* _Source material_:
──────
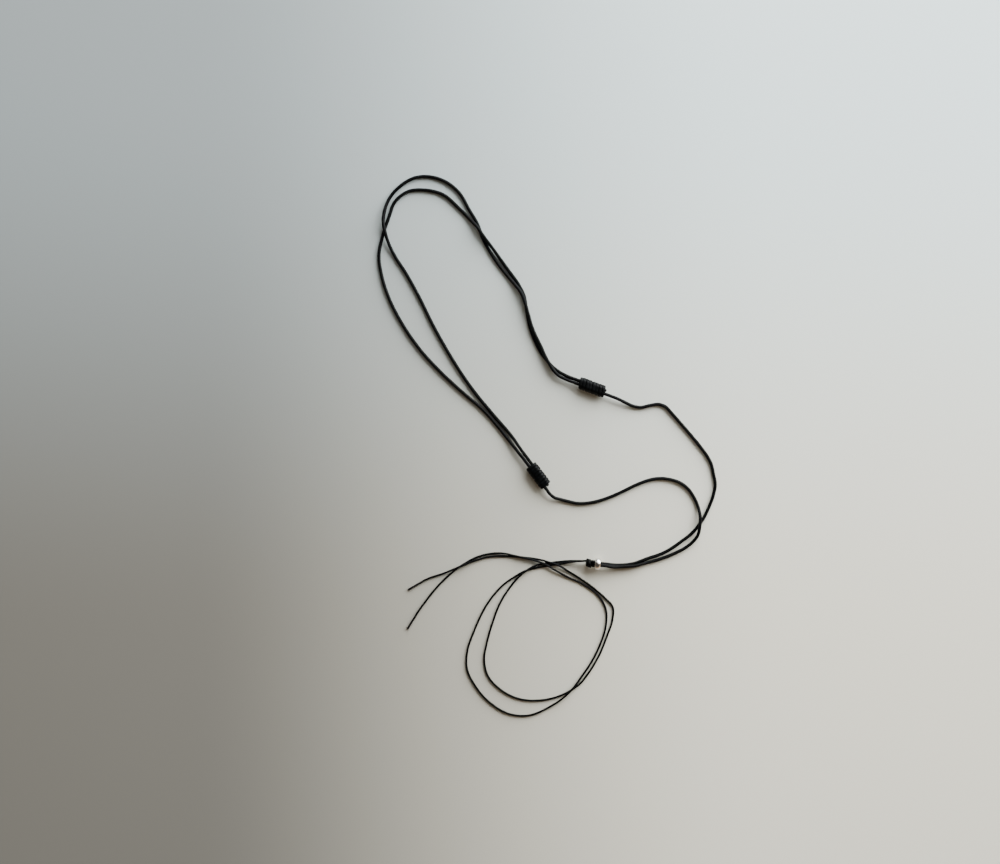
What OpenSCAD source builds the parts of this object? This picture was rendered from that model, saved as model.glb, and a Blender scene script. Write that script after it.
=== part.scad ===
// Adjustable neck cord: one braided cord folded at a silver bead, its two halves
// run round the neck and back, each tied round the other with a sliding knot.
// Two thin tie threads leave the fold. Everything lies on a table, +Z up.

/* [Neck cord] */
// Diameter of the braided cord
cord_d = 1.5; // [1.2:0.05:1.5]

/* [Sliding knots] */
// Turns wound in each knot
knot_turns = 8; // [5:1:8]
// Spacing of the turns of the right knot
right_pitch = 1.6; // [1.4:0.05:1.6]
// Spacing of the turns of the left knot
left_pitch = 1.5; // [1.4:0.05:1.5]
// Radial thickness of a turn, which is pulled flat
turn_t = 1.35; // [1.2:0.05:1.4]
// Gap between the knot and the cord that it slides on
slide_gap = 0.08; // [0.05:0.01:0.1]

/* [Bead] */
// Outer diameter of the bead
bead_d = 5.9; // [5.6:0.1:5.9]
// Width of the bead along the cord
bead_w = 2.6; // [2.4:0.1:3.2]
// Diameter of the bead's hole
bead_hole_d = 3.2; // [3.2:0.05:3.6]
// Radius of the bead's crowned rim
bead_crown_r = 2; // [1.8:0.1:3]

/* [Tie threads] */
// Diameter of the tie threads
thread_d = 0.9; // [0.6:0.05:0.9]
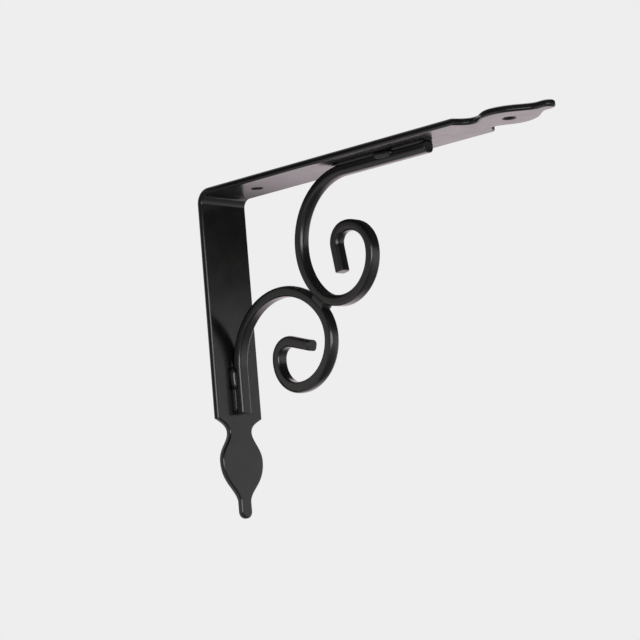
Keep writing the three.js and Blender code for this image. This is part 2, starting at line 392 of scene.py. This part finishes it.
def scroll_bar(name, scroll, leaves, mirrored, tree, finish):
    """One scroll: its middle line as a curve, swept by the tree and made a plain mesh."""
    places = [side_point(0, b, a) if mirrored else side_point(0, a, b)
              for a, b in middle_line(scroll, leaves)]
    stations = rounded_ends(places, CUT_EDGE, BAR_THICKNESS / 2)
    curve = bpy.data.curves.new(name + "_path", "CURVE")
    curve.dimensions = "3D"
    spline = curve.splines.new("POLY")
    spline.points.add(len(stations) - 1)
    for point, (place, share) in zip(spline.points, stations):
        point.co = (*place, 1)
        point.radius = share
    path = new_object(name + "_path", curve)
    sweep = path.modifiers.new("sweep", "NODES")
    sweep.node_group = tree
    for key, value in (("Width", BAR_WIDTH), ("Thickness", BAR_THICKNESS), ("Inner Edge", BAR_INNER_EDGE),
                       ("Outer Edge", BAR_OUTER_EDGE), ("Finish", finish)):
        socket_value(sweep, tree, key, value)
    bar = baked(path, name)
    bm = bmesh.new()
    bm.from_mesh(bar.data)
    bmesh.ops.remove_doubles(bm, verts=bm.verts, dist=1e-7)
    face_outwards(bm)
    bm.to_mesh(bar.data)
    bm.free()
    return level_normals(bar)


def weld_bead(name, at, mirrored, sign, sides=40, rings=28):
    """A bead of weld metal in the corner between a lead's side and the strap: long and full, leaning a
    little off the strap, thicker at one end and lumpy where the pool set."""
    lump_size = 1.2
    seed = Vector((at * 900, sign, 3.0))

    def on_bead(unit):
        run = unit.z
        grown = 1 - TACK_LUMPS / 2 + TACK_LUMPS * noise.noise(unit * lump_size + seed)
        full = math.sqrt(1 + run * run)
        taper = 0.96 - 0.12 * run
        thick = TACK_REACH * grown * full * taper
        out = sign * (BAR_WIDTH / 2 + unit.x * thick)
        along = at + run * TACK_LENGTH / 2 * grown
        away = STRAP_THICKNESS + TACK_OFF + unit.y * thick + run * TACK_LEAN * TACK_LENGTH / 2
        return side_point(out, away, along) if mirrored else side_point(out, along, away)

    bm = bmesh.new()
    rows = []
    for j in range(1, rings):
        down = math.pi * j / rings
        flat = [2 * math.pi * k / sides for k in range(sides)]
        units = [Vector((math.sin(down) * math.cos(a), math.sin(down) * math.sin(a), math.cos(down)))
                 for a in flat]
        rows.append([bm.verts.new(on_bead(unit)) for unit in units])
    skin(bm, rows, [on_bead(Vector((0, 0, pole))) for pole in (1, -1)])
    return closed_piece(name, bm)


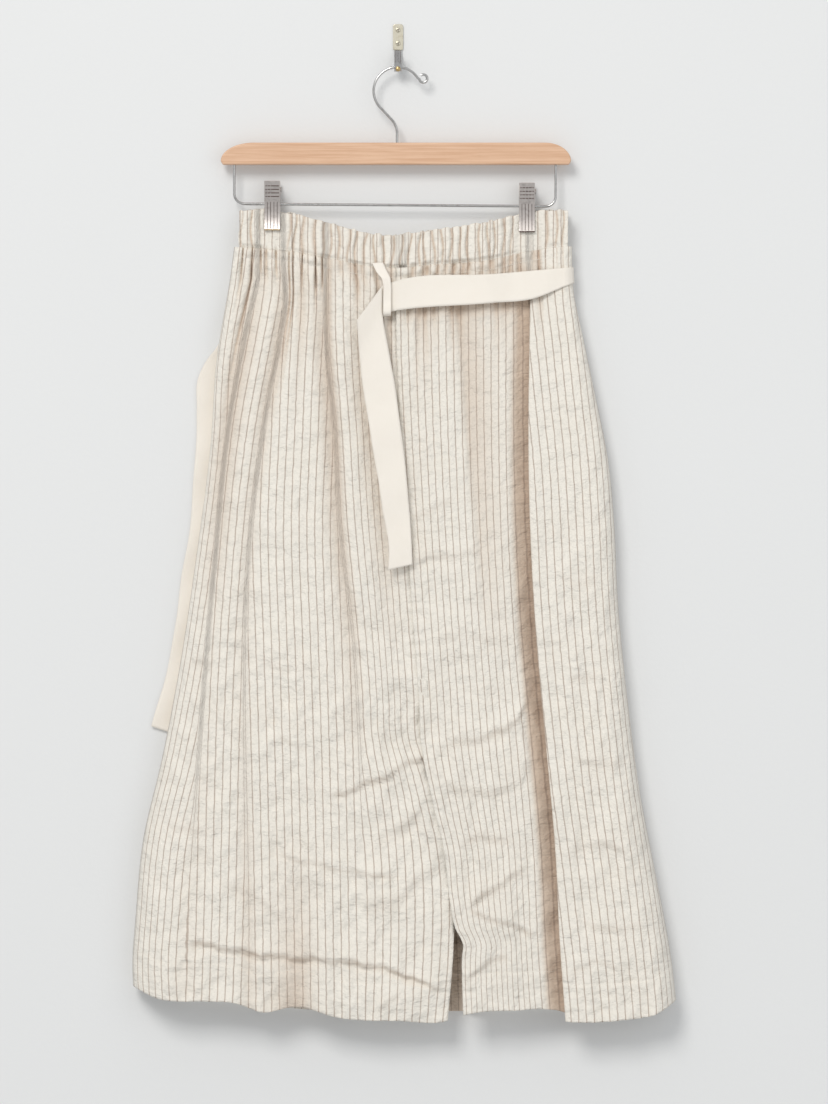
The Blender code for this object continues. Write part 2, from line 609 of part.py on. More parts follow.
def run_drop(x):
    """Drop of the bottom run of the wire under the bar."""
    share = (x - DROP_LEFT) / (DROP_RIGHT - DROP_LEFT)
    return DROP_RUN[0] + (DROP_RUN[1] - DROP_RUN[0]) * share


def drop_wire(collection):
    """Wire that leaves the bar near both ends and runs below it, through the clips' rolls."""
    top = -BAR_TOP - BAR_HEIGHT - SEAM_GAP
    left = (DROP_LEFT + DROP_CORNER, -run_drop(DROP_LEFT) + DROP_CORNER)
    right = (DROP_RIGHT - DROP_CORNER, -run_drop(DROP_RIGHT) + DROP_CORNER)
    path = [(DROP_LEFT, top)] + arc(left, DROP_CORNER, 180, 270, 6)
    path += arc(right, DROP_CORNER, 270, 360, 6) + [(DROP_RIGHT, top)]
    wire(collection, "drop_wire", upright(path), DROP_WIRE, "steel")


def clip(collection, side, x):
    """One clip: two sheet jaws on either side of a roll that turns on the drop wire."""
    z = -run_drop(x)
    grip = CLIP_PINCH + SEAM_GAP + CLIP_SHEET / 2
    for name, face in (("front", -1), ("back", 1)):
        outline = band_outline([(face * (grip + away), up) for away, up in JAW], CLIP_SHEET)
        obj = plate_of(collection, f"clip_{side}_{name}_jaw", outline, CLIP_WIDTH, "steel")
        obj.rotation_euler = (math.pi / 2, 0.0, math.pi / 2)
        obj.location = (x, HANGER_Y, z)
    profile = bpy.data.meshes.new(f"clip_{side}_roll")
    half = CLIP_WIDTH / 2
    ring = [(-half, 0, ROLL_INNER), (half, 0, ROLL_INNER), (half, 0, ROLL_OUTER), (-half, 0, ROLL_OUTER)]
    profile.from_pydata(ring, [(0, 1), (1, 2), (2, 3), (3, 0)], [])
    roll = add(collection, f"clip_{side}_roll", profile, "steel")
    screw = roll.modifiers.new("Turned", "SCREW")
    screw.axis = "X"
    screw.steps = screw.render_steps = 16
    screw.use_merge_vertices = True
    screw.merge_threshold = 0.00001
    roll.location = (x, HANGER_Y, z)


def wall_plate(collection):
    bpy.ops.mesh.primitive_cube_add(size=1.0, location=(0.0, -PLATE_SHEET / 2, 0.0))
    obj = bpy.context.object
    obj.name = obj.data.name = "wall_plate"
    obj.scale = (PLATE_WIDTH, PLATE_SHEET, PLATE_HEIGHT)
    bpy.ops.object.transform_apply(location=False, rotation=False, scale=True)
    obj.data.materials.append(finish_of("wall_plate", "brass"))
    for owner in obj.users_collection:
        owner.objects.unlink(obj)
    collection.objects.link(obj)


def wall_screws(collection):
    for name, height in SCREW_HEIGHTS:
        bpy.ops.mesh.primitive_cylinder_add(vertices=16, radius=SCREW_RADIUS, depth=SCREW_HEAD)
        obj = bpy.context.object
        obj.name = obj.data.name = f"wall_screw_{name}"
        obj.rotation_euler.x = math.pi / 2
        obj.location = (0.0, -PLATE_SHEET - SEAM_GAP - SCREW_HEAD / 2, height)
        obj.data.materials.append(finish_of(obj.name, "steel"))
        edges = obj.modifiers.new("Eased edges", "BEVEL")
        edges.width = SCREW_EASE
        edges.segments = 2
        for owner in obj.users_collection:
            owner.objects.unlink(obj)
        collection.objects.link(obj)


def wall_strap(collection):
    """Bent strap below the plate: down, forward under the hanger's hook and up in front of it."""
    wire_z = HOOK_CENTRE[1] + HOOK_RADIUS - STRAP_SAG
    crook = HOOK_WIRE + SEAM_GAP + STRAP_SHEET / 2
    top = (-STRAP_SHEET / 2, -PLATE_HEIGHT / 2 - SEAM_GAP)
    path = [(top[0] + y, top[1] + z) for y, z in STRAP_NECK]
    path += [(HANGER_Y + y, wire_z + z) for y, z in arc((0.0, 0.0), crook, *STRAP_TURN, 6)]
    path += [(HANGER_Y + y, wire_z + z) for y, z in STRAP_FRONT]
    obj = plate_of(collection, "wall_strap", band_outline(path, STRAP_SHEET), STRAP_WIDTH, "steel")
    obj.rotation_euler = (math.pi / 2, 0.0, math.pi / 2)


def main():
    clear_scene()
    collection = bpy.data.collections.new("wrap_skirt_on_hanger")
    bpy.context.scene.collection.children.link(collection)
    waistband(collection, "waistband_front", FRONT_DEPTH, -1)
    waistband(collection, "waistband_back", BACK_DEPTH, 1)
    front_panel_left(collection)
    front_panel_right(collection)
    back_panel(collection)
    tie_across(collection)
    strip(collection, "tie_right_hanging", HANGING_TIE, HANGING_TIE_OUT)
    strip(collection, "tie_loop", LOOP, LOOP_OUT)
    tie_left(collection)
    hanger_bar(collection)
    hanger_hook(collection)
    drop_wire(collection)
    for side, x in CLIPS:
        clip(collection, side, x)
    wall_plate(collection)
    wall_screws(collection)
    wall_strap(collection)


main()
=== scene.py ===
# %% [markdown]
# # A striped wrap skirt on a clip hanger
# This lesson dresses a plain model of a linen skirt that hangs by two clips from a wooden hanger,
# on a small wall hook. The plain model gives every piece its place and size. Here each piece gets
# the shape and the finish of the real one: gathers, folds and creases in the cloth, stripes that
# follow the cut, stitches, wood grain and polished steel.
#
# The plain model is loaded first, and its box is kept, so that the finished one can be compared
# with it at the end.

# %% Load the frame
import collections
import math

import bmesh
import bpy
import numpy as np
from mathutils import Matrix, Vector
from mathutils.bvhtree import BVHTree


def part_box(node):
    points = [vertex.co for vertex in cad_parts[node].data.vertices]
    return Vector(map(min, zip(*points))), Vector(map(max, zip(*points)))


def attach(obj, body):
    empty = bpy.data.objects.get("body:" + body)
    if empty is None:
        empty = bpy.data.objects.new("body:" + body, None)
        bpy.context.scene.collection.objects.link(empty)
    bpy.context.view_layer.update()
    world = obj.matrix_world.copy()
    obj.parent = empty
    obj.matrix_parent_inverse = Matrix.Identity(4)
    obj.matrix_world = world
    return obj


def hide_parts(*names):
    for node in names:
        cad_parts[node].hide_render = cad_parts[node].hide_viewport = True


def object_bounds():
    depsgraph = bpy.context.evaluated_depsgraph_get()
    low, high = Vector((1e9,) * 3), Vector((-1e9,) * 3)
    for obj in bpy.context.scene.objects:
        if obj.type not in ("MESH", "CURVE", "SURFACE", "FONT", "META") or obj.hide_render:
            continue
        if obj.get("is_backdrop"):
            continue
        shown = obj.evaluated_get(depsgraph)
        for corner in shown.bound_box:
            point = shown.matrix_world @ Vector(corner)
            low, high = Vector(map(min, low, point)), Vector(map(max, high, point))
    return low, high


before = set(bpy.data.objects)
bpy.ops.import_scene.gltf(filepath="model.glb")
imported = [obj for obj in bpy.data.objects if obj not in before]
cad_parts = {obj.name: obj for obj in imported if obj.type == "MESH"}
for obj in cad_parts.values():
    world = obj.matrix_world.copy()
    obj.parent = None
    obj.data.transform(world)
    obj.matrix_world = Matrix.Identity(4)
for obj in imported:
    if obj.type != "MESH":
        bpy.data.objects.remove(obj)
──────
Using the data above, transcribe the lines that run from the line with "bpy.context.scene.collection.children.link(collection)" to the line with "low, high = Vector((1e9,)", both ends kept, and output nothing else.

* _Problem solution_:
    bpy.context.scene.collection.children.link(collection)
    waistband(collection, "waistband_front", FRONT_DEPTH, -1)
    waistband(collection, "waistband_back", BACK_DEPTH, 1)
    front_panel_left(collection)
    front_panel_right(collection)
    back_panel(collection)
    tie_across(collection)
    strip(collection, "tie_right_hanging", HANGING_TIE, HANGING_TIE_OUT)
    strip(collection, "tie_loop", LOOP, LOOP_OUT)
    tie_left(collection)
    hanger_bar(collection)
    hanger_hook(collection)
    drop_wire(collection)
    for side, x in CLIPS:
        clip(collection, side, x)
    wall_plate(collection)
    wall_screws(collection)
    wall_strap(collection)


main()
=== scene.py ===
# %% [markdown]
# # A striped wrap skirt on a clip hanger
# This lesson dresses a plain model of a linen skirt that hangs by two clips from a wooden hanger,
# on a small wall hook. The plain model gives every piece its place and size. Here each piece gets
# the shape and the finish of the real one: gathers, folds and creases in the cloth, stripes that
# follow the cut, stitches, wood grain and polished steel.
#
# The plain model is loaded first, and its box is kept, so that the finished one can be compared
# with it at the end.

# %% Load the frame
import collections
import math

import bmesh
import bpy
import numpy as np
from mathutils import Matrix, Vector
from mathutils.bvhtree import BVHTree


def part_box(node):
    points = [vertex.co for vertex in cad_parts[node].data.vertices]
    return Vector(map(min, zip(*points))), Vector(map(max, zip(*points)))


def attach(obj, body):
    empty = bpy.data.objects.get("body:" + body)
    if empty is None:
        empty = bpy.data.objects.new("body:" + body, None)
        bpy.context.scene.collection.objects.link(empty)
    bpy.context.view_layer.update()
    world = obj.matrix_world.copy()
    obj.parent = empty
    obj.matrix_parent_inverse = Matrix.Identity(4)
    obj.matrix_world = world
    return obj


def hide_parts(*names):
    for node in names:
        cad_parts[node].hide_render = cad_parts[node].hide_viewport = True


def object_bounds():
    depsgraph = bpy.context.evaluated_depsgraph_get()
    low, high = Vector((1e9,) * 3), Vector((-1e9,) * 3)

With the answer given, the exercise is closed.